While we're talking Italian, I'm fascinated by the newspaper war that has broken out between L'Unita, La Repubblica and Corriere della Sera, as reported by m'colleague Andrew Gumbel. It seems the warring papers, instead of dropping their prices or co-opting sexy new talent, have started giving away elaborate free gifts, from cassette movies to encyclopaedias, to inspire their readers' loyalties. Cuore magazine, the Roman Private Eye, derisively offered its readers a free journalist with each issue, somebody who would tell them amusing stories, then go outside and cut their hedge.

Call this satire? It's a marvellous idea. There are many people in this country, newspaper readers all, who would give a lot to have, say, Sir Peregrine Worsthorne come round to their modest abode and patronise their taste in furnishings for the day. And who would turn down the chance of having Mr Piers Morgan, late of the News of the World, delivered with their Daily Mirror, ready to run errands, mow the lawn and do the washing up?

A little local row between two journalists is efflorescing nicely. On 1 August, Catherine Bennett, the Guardian's most witheringly scornful media commentator, wrote an interview with David Thomas, the ex-Punch chap whose book Not Guilty: In Defence of the Modern Man was published to abuse a couple of years ago.

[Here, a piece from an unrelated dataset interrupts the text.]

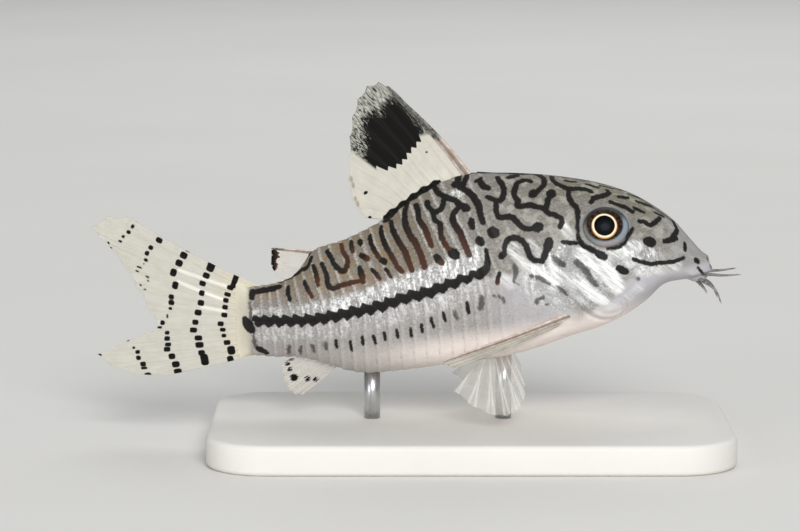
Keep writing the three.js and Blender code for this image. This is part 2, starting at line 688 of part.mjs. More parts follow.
let head = muzzle.subtract(mouthSlit());
for (const [, side] of SIDES) {
  head = head.add(orbitRim(side)).add(nostrilRim(side)).subtract(nostrilPit(side));
  head = head.subtract(eyeball(side, GAP)).subtract(gillPlate(side, GAP));
}
add(fish, "head", largest(head), SKIN, bend);
add(fish, "torso", torsoLoft(), SKIN, bend);
add(fish, "tail", tailLoft(), SKIN, bend);

for (const [word, side] of SIDES) {
  add(fish, `eye_${word}`, eyeball(side, 0), EYE_DARK, bend);
  add(fish, `gill_cover_${word}`, gillPlate(side, 0), GILL_SILVER, bend);
  for (const form of BARBELS) {
    add(fish, `${form.name}_${word}`, largest(barbel(form, side).subtract(muzzleGrown)), BARBEL, bend);
  }
  add(fish, `pectoral_fin_${word}`, largest(finSolid(PECTORAL, side).subtract(trunk)), FIN, bend);
  add(fish, `pelvic_fin_${word}`, largest(finSolid(PELVIC, side).subtract(trunk)), FIN, bend);
}
for (const [name, form] of Object.entries(FINS)) {
  add(fish, name, largest(finSolid(form).subtract(trunk)), FIN, bend);
}
add(fish, "caudal_fin_upper", caudalLobe(CAUDAL.upper), FIN, bend);
add(fish, "caudal_fin_lower", caudalLobe(CAUDAL.lower), FIN, bend);

const posedTrunk = solidOf(geometryFrom(trunk, bend).applyMatrix4(fish.matrixWorld));
add(stand, "stand_base", standBase(), PLINTH);
add(stand, "stand_rod_front", largest(standRod(ROD.front).subtract(posedTrunk)), STEEL);
add(stand, "stand_rod_rear", largest(standRod(ROD.rear).subtract(posedTrunk)), STEEL);

export default part;
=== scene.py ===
import math
import bpy
import numpy as np
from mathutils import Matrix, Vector
from bpy.props import FloatProperty, FloatVectorProperty, PointerProperty


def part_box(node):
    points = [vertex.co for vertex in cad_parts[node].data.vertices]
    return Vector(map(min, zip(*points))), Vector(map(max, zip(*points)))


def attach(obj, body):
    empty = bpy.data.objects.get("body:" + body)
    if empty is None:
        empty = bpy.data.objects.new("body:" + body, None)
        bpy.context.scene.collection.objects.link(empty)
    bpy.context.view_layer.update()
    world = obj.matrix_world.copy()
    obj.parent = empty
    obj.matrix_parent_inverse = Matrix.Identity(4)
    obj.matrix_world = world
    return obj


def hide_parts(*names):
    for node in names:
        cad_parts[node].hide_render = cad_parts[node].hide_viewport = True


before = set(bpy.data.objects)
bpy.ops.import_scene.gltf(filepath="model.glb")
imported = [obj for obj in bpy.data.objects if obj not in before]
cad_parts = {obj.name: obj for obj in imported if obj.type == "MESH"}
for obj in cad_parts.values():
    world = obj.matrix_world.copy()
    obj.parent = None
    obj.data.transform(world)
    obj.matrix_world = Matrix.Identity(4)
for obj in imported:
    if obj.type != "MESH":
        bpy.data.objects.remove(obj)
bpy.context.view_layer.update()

# A small armoured catfish with black lines on silver grey skin, life size on a plain stand. Sizes are in
# millimetres until a mesh is made. The fish is drawn straight, with s the distance behind the snout, y
# towards its left and z up, and place() then bends and pitches it into its pose.
bl_info = {
    "name": "Corydoras Catfish Model",
    "version": (1, 0, 0),
    "blender": (4, 5, 0),
    "location": "View3D > Sidebar > Catfish",
    "description": "Builds a still, life-size armoured catfish on a display stand",
    "category": "Add Mesh",
}

MM = 0.001

# Pose
SNOUT = (22.8, 19.8)
PITCH = math.radians(10)
BEND_START = 26
BEND_RADIUS = 100
BEND_TILT = math.radians(45)

# The photo's camera: its aim, its tip and turn in degrees, its distance and how wide it sees there, in
# millimetres. PHOTO is the frame in pixels, and PIXEL what one shows of the fish.
CAMERA = {"at": (-7.0, 0.0, 18.45), "tip": 8, "turn": 0, "far": 320, "wide": 80}
PHOTO = (800, 531)
PIXEL = 0.1

# The search for the place on the flank that a pixel shows: the turns it starts from and the bounds of s and
# turn, and the small step that it takes slopes over
FLANK_STARTS = (1.2, 0.5, 2.0)
FLANK_LOW = (-0.8, 0.01)
FLANK_HIGH = (45.6, math.pi - 0.01)
NUDGE = 1e-4

# The trunk's sections: s, top, bottom, half width, height of the widest line, height of the lateral line,
# and how square the roof and the belly are.
KEYS = ("s", "top", "bottom", "half", "mid", "line", "roof", "belly")
STATIONS = np.array([
    (-0.85, -0.5, -2.0, 0.75, -1.2, -1.1, 2.0, 2.0),
    (-0.3, 0.1, -2.45, 1.4, -1.2, -0.8, 2.0, 2.0),
    (0.5, 1.4, -2.55, 2.05, -1.1, -0.5, 2.0, 2.1),
    (2.0, 3.75, -2.35, 2.95, -0.8, 0.0, 1.95, 2.2),
    (4.0, 5.75, -2.45, 3.8, -0.7, 0.5, 1.9, 2.2),
    (6.0, 7.25, -3.75, 4.5, -0.9, 0.9, 1.88, 2.3),
    (8.5, 8.55, -4.85, 5.15, -1.3, 1.3, 1.85, 2.5),
    (11.0, 9.5, -5.45, 5.65, -1.8, 1.6, 1.8, 2.7),
    (14.0, 10.4, -5.8, 5.95, -2.2, 1.8, 1.72, 2.8),
    (18.0, 11.3, -6.5, 5.9, -2.5, 1.9, 1.66, 2.8),
    (21.5, 11.8, -6.8, 5.7, -2.6, 1.8, 1.65, 2.7),
    (26.0, 10.8, -6.6, 5.2, -2.5, 1.0, 1.68, 2.6),
    (31.0, 8.5, -6.6, 4.4, -2.1, 0.2, 1.72, 2.4),
    (35.0, 7.1, -6.4, 3.6, -1.6, -0.2, 1.75, 2.2),
    (38.6, 6.2, -5.1, 2.9, -1.0, -0.5, 1.8, 2.0),
    (39.8, 4.75, -4.65, 2.6, -0.8, -0.55, 1.85, 2.0),
    (41.0, 3.7, -4.4, 2.3, -0.6, -0.6, 1.9, 2.0),
    (43.0, 3.1, -4.3, 1.9, -0.5, -0.5, 2.0, 2.0),
    (45.5, 2.85, -4.05, 1.35, -0.4, -0.4, 2.0, 2.0),
])
STALK_END = 45.5 # the last section, from which the skin tapers into the tail fin
SKIN_END = 46.9
SKIN_AROUND = 248 # points round the skin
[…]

While alluding to this work, Ms Bennett took a sideswipe at Neil Lyndon, author of that other classic of "masculism", No More Sex War: The Failures of Feminism, which had received similar treatment to Mr Thomas's. Ms Bennett suggested that both men "seemed to be motivated by distinctly personal anxieties and interests". Why, she asked, "did Lyndon seem to hate women so much?".

To you or me, this might seem a passing thrust, a glancing blow, a drive- by pea-shooting. But Lyndon was incensed. He wrote to Bennett in tones of cold fury, demanding that if, having looked through all his published works, she could find any evidence of such "hatred", he would pay pounds 1,000 to the Justice for Women charity. "I gave her a month," Lyndon tells me, "and her time's up. If she can't find anything to back up her claim, she should admit it and pay the pounds 1,000 herself." In your dreams, mate, one is tempted to reply; but Lyndon is serious. "Otherwise, there seems to be no other course for me to take except litigation" - which will mean suing the Guardian and its editor, Alan Rusbridger, as well. "It's time someone did something about these casually damning remarks," says Lyndon darkly.

From Bill Wyman's smelly backyard to the new Gilbert and George art show, the whole country is drowning in ordure. Further evidence comes from North Humberside, home of the pig-farming industry, a vast and lucrative concern vigorously championed from the Commons's back benches by John Townend, the Tory MP for Bridlington.

Now look what's happened. A company called ACMC has applied for permission to build a sow-breeding facility, churning out torrents of piglets yearly. The trouble is the by-product, the fallout, the, ah, Number Twos - oh, for God's sake, the piles of pigshit everywhere. There being no dumping ground nearby, they propose to spread the manure across the fields surrounding the factory. Unfortunately, they also surround four villages, and the villagers are out in rabble and riot. The company looks around embarrassedly for its MP to come and argue the necessity of piglet-output - to find he has joined the protesters. Perhaps if they had studied the electoral role of the village of Sigglesthorne, one of the hamlets about to be enveloped by a tidal wave of pig poo, they'd have discovered the name of Townend, J, towards the bottom.